Antibodies to a conserved influenza head interface epitope protect by an IgG subtype-dependent mechanism
Watanabe, A., McCarthy, K. R., Kuraoka, M., Schmidt, A. G., Adachi, Y., Onodera, T., Tonouchi, K., Caradonna, T. M., Bajic, G., Song, S., McGee, C. E., Sempowski, G. D., Feng, F., Urick, P., Kepler, T. B., Takahashi, Y., Harrison, S. C., & Kelsoe, G. (2019). Antibodies to a conserved influenza head interface epitope protect by an IgG subtype-dependent mechanism. Cell, 177(5), 1124-1135.e16. https://doi.org/10.1016/j.cell.2019.03.048
Vaccines to generate durable humoral immunity against antigenically evolving pathogens such as the influenza virus must elicit antibodies that recognize conserved epitopes. Analysis of single memory B cells from immunized human donors has led us to characterize a previously unrecognized epitope of influenza hemagglutinin (HA) that is immunogenic in humans and conserved among influenza subtypes. Structures show that an unrelated antibody from a participant in an experimental infection protocol recognized the epitope as well.

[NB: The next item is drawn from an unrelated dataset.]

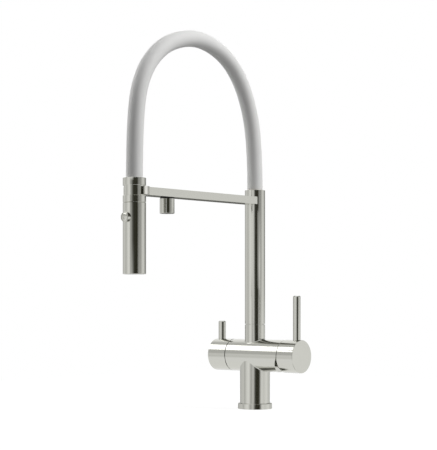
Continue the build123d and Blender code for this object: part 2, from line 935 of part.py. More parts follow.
keep(
    "stream_tube",
    ring(
        level(stream_top_z, 0, -reach),
        stream_tube_radius,
        stream_tube_radius - stream_tube_wall,
        core_bottom_z - stream_top_z,
    ),
)

# Mixing cartridge in the barrel's right end

housing_bore_radius = cartridge_radius - cartridge_wall
plate_x = cartridge_floor_x + cartridge_floor
housing_end_x = cartridge_floor_x + cartridge_length
port_places = ((-port_y, -port_y), (port_y, -port_y), (0, mixed_rise))
seal_radius = supply_radius + port_seal_width


def port_cuts(x, radius, depth):
    """Cuts the cartridge's three ports, from x to the right."""
    for y, rise in port_places:
        bore(facing_right(x, y, barrel_z + rise), radius, depth)


with BuildPart() as cartridge_housing:
    rod(facing_right(cartridge_floor_x), cartridge_radius, cartridge_length)
    bore(facing_right(plate_x), housing_bore_radius, cartridge_length - cartridge_floor)
    port_cuts(cartridge_floor_x, supply_radius, cartridge_floor)
    port_cuts(cartridge_floor_x, seal_radius + push_gap, port_seal_height)
keep("cartridge_housing", cartridge_housing.part)

port_seals = [
    ring(
        facing_right(cartridge_floor_x, y, barrel_z + rise),
        seal_radius,
        supply_radius,
        port_seal_height,
    )
    for y, rise in port_places
]
keep_group("cartridge_port_seals", port_seals)

with BuildPart() as fixed_disc:
    rod(facing_right(plate_x), housing_bore_radius - push_gap, disc_thickness)
    port_cuts(plate_x, supply_radius, disc_thickness)
keep("fixed_disc", fixed_disc.part)

# The moving disc and its driver sit half their travel low when the lever is shut
disc_travel = lever_arm * sin(radians(lever_tilt))
moving_x = plate_x + disc_thickness
driver_x = moving_x + disc_thickness
disc_z = barrel_z - disc_travel / 2
block_x = driver_x + driver_plate
block_end_x = block_x + driver_block_height
ball_x = pivot_x - lever_arm
ball_room = lever_ball_radius + lever_ball_gap

with BuildPart() as moving_disc:
    rod(facing_right(moving_x, 0, disc_z), moving_disc_radius, disc_thickness)
    bore(
        facing_right(moving_x, 0, disc_z), moving_disc_pocket, moving_disc_pocket_depth
    )
keep("moving_disc", moving_disc.part)

with BuildPart() as disc_driver:
    rod(facing_right(driver_x, 0, disc_z), driver_radius, driver_plate)
    bar(facing_right(block_x), driver_block, driver_block, driver_block_height)
    bar(
        facing_right(ball_x - ball_room),
        2 * ball_room,
        2 * ball_room,
        block_end_x - ball_x + ball_room,
        Mode.SUBTRACT,
    )
keep("disc_driver", disc_driver.part)

# Turret: turns with the lever and carries its pivot pin
turret_foot_x = housing_end_x - turret_flange
turret_end_x = pivot_x + turret_neck_end
tilt_cos = cos(radians(lever_tilt))
tilt_tan = tan(radians(lever_tilt))
slot_low = lever_hub_radius / tilt_cos + turret_neck_end * tilt_tan + turret_clear
groove_low = driver_block / 2 + turret_clear
groove_high = groove_low + disc_travel


def lever_slot(start_x, end_x):
    """Cuts the slot in which the lever tilts, high enough for its inner end's rise there."""
    slot_high = lever_shaft_radius / tilt_cos + (pivot_x - start_x) * tilt_tan + turret_clear
    bar(
        facing_right(start_x, 0, barrel_z + (slot_high - slot_low) / 2),
        2 * (lever_hub_radius + running_gap),
        slot_high + slot_low,
        end_x - start_x,
        Mode.SUBTRACT,
    )


with BuildPart() as cartridge_turret:
    rod(facing_right(turret_foot_x), housing_bore_radius - running_gap, turret_flange - push_gap)
    rod(facing_right(housing_end_x - push_gap), turret_neck_radius, turret_end_x - housing_end_x)
    lever_slot(turret_foot_x, housing_end_x)
    lever_slot(housing_end_x, turret_end_x)
    bar(
        facing_right(turret_foot_x, 0, barrel_z + (groove_high - groove_low) / 2),
        driver_block + 2 * running_gap,
        groove_high + groove_low,
        block_end_x - turret_foot_x + turret_clear,
        Mode.SUBTRACT,
    )
    bore(
        Plane(origin=(pivot_x, pivot_pin_length / 2, barrel_z), z_dir=(0, -1, 0)),
        pivot_pin_radius + push_gap,
        pivot_pin_length,
    )
keep("cartridge_turret", cartridge_turret.part)

with BuildPart() as lever_pivot_pin:
    rod(
        Plane(origin=(pivot_x, pivot_pin_length / 2, barrel_z), z_dir=(0, -1, 0)),
        pivot_pin_radius,
        pivot_pin_length,
    )
keep("lever_pivot_pin", lever_pivot_pin.part)

with BuildPart() as cartridge_lever:
    rod(facing_right(ball_x), lever_shaft_radius, lever_arm)
    rod(
        facing_right(pivot_x - lever_hub_inner),
        lever_hub_radius,
        lever_hub_inner + lever_hub_outer,
    )
    with Locations((ball_x, 0, barrel_z)):
        Sphere(lever_ball_radius)
    bore(
        Plane(origin=(pivot_x, lever_hub_radius + overrun, barrel_z), z_dir=(0, -1, 0)),
        pivot_pin_radius + push_gap,
        2 * (lever_hub_radius + overrun),
    )
keep("cartridge_lever", cartridge_lever.part)

nut_foot_x = housing_end_x
nut_end_x = nut_foot_x + ring_nut_length

with BuildPart() as cartridge_ring_nut:
    rod(facing_right(nut_foot_x), cartridge_radius, ring_nut_length)
    bore(facing_right(nut_foot_x), turret_neck_radius + clear_gap, ring_nut_length)
    with BuildSketch(facing_right(nut_end_x - ring_nut_notch)) as notches:
        with PolarLocations(cartridge_radius, ring_nut_notch_count):
            Rectangle(ring_nut_notch, ring_nut_notch)
    extrude(notches.sketch, amount=ring_nut_notch, mode=Mode.SUBTRACT)
keep("cartridge_ring_nut", cartridge_ring_nut.part)

# Caps with their lever rods and grub screws


def lever_cap(rim, radius, wall, bore_depth, length, boss_radius, boss_length):
    """A turned cap: hollow from its rim, solid at its end, with a boss inside if it has one."""
    bore_floor = rim.offset(bore_depth)
    with BuildPart() as cap:
        rod(rim, radius, length)
        edges = rims(cap, radius).sort_by(Axis(rim.origin, rim.z_dir))
        chamfer(edges[0], rim_edge)
        chamfer(edges[-1], cap_edge)
        bore(rim, radius - wall, bore_depth)
        if boss_length:
            rod(bore_floor.offset(-boss_length), boss_radius, boss_length)
    return cap.part


mixing_rim = facing_right(mixing_cap_x)
mixing_foot_z = barrel_z + mixing_cap_radius
lever_tip_x = pivot_x + lever_hub_outer
boss_start_x = mixing_cap_x + mixing_cap_bore_depth - mixing_boss_length

with BuildPart() as mixing_cap:
    add(
        lever_cap(
            mixing_rim,
            mixing_cap_radius,
            mixing_cap_wall,
            mixing_cap_bore_depth,
            mixing_cap_length,
            mixing_boss_radius,
            mixing_boss_length,
        )
    )
    bore(
        facing_right(boss_start_x),
        lever_hub_radius + push_gap,
        lever_tip_x + push_gap - boss_start_x,
    )
    bore(
        level(mixing_foot_z - rod_stud_length, mixing_rod_x),
        rod_stud_radius + push_gap,
        rod_stud_length + overrun,
    )
    bore(
        Plane(origin=(lever_tip_x - grub_offset, 0, barrel_z), z_dir=(0, 0, -1)),
        grub_radius + push_gap,
        mixing_cap_radius + overrun,
    )
keep("mixing_cap", mixing_cap.part)

spindle_tip_x = filter_cap_x - filter_cap_bore_depth - spindle_grip

with BuildPart() as filter_cap:
    add(
        lever_cap(
            facing_left(filter_cap_x),
            barrel_radius,
            filter_cap_wall,
            filter_cap_bore_depth,
            filter_cap_length,
            0,
            0,
        )
    )
    bore(
        facing_left(filter_cap_x),
        spindle_radius + push_gap,
        filter_cap_x - spindle_tip_x + push_gap,
    )
    bore(
        level(barrel_z + barrel_radius - rod_stud_length, filter_rod_x),
        rod_stud_radius + push_gap,
        rod_stud_length + overrun,
    )
    bore(
        Plane(origin=(spindle_tip_x + grub_offset, 0, barrel_z), z_dir=(0, 0, -1)),
        grub_radius + push_gap,
        barrel_radius + overrun,
    )
keep("filter_cap", filter_cap.part)


def lever_rod(x, cap_radius, height):
    """A lever rod that stands on a cap's round top, with its threaded stud in the cap."""
    foot_z = barrel_z + cap_radius
    seat = cap_radius - (cap_radius**2 - rod_radius**2) ** 0.5
    with BuildPart() as lever:
        rod(level(foot_z - seat, x), rod_radius, height + seat)
        chamfer(rims(lever, rod_radius).sort_by(Axis.Z)[-1], rod_edge)
        bore(facing_right(x - rod_radius - overrun), cap_radius + push_gap, 2 * (rod_radius + overrun))
        rod(level(foot_z - rod_stud_length, x), rod_stud_radius, rod_stud_length)
    return lever.part


keep("mixing_lever_rod", lever_rod(mixing_rod_x, mixing_cap_radius, mixing_rod_height))
keep("filter_lever_rod", lever_rod(filter_rod_x, barrel_radius, filter_rod_height))


def grub_screw(x, shaft_radius):
    """A grub screw under the cap that bears on the shaft, with a hexagon socket."""
    foot_z = barrel_z - shaft_radius - push_gap - grub_length
    with BuildPart() as screw:
        rod(level(foot_z, x), grub_radius, grub_length)
        with BuildSketch(level(foot_z, x)) as key:
            RegularPolygon(grub_radius * corner_share, 6)
        extrude(key.sketch, amount=grub_radius, mode=Mode.SUBTRACT)
    return screw.part


keep("mixing_cap_screw", grub_screw(lever_tip_x - grub_offset, lever_hub_radius))
keep("filter_cap_screw", grub_screw(spindle_tip_x + grub_offset, spindle_radius))

# Filter valve: quarter-turn headwork in the barrel's left end

disc_face_x = headwork_floor_x - filter_seal_height
filter_moving_x = disc_face_x - filter_disc_thickness
spindle_foot_x = filter_moving_x - filter_disc_thickness
hex_end_x = -barrel_left - headwork_hex_length
neck_end_x = hex_end_x - headwork_neck_length
spindle_seal_x = headwork_floor_x - headwork_depth * (1 - spindle_seal_share)

with BuildPart() as filter_headwork:
    rod(facing_left(headwork_floor_x), headwork_radius, headwork_depth)
    with BuildSketch(facing_left(-barrel_left)) as hexagon:
        RegularPolygon(headwork_hex_flats / 2, 6, major_radius=False)
    extrude(hexagon.sketch, amount=headwork_hex_length)
    rod(facing_left(hex_end_x), headwork_neck_radius, headwork_neck_length)
    bore(facing_left(headwork_floor_x), headwork_bore_radius, headwork_bore_depth)
    bore(
        facing_left(headwork_floor_x),
        spindle_radius + running_gap,
        headwork_floor_x - neck_end_x,
    )
keep("filter_headwork", filter_headwork.part)

filter_places = ((0, filter_way_radius), (-filter_port_offset, filter_way_radius))
filter_seals = [
    ring(
        facing_left(headwork_floor_x, 0, barrel_z + rise),
        radius + filter_seal_width,
        radius,
        filter_seal_height,
    )
    for rise, radius in filter_places
]
keep_group("filter_port_seals", filter_seals)

with BuildPart() as filter_fixed_disc:
    rod(facing_left(disc_face_x), filter_disc_radius, filter_disc_thickness)
    for rise, radius in filter_places:
        bore(facing_left(disc_face_x, 0, barrel_z + rise), radius, filter_disc_thickness)
keep("filter_fixed_disc", filter_fixed_disc.part)

with BuildPart() as filter_moving_disc:
    rod(facing_left(filter_moving_x), filter_disc_radius, filter_disc_thickness)
    # Channel that joins the two ports after a quarter turn
    bar(
        facing_left(filter_moving_x, filter_port_offset / 2),
        filter_port_offset + 2 * filter_way_radius,
        2 * filter_way_radius,
        filter_disc_thickness / 2,
        Mode.SUBTRACT,
    )
keep("filter_moving_disc", filter_moving_disc.part)

spindle_seal_ring = spindle_radius - spindle_seal_depth + spindle_seal_radius

with BuildPart() as filter_spindle:
    rod(facing_left(spindle_foot_x), filter_disc_radius, spindle_flange_height)
    rod(facing_left(spindle_foot_x), spindle_radius, spindle_foot_x - spindle_tip_x)
    groove(
        facing_left(spindle_seal_x + spindle_seal_radius),
        spindle_radius,
        spindle_radius - spindle_seal_depth,
        2 * spindle_seal_radius,
    )
keep("filter_spindle", filter_spindle.part)

keep(
    "filter_spindle_seal",
    round_seal(
        facing_left(spindle_seal_x), spindle_seal_ring, spindle_seal_radius - running_gap
    ),
)
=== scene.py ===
import math

import bpy
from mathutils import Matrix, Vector


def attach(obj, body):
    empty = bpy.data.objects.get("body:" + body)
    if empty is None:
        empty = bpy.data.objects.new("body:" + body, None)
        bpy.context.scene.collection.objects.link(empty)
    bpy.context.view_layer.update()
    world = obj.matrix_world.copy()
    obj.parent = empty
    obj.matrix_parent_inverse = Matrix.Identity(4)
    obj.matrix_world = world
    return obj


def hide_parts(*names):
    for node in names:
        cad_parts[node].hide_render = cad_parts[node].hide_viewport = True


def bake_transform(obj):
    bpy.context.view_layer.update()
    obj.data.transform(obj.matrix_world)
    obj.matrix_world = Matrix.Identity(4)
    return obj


bl_info = {
    "name": "Drinking water filter tap",
    "version": (1, 0, 0),
    "blender": (4, 5, 0),
    "location": "View3D > Sidebar > Tap",
    "description": "Dresses the packed tap: hose, spray, finishes, stage and camera",
    "category": "Object",
}

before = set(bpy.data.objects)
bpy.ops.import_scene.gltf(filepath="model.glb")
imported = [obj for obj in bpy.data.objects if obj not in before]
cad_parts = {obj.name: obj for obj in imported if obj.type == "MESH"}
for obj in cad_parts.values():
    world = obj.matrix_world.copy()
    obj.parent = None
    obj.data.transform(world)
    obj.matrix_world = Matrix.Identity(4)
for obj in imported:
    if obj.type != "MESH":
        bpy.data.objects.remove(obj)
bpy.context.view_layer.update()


def node_box(name):
    """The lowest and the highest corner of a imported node."""
    axes = list(zip(*(tuple(corner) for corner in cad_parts[name].bound_box)))
    return Vector([min(values) for values in axes]), Vector([max(values) for values in axes])


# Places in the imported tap
nut_low, nut_high = node_box("hose_nut")
button_low, button_high = node_box("spray_button")
SPRAY_Y = (nut_low.y + nut_high.y) / 2
SPRAY_FACE_Z = node_box("spray_face")[0].z
BUTTON_Z = (button_low.z + button_high.z) / 2
BUTTON_FACE_Y = button_low.y
BUTTON_BACK_Y = button_high.y
SPRING_SEAT_Y = node_box("button_spring")[1].y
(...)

IgGs specific for this antigenic determinant do not block viral infection in vitro, but passive administration to mice affords robust IgG subtype-dependent protection against influenza infection. The epitope, occluded in the pre-fusion form of HA, is at the contact surface between HA head domains; reversible molecular "breathing" of the HA trimer can expose the interface to antibody and B cells. Antigens that present this broadly immunogenic HA epitope may be good candidates for inclusion in "universal" flu vaccines.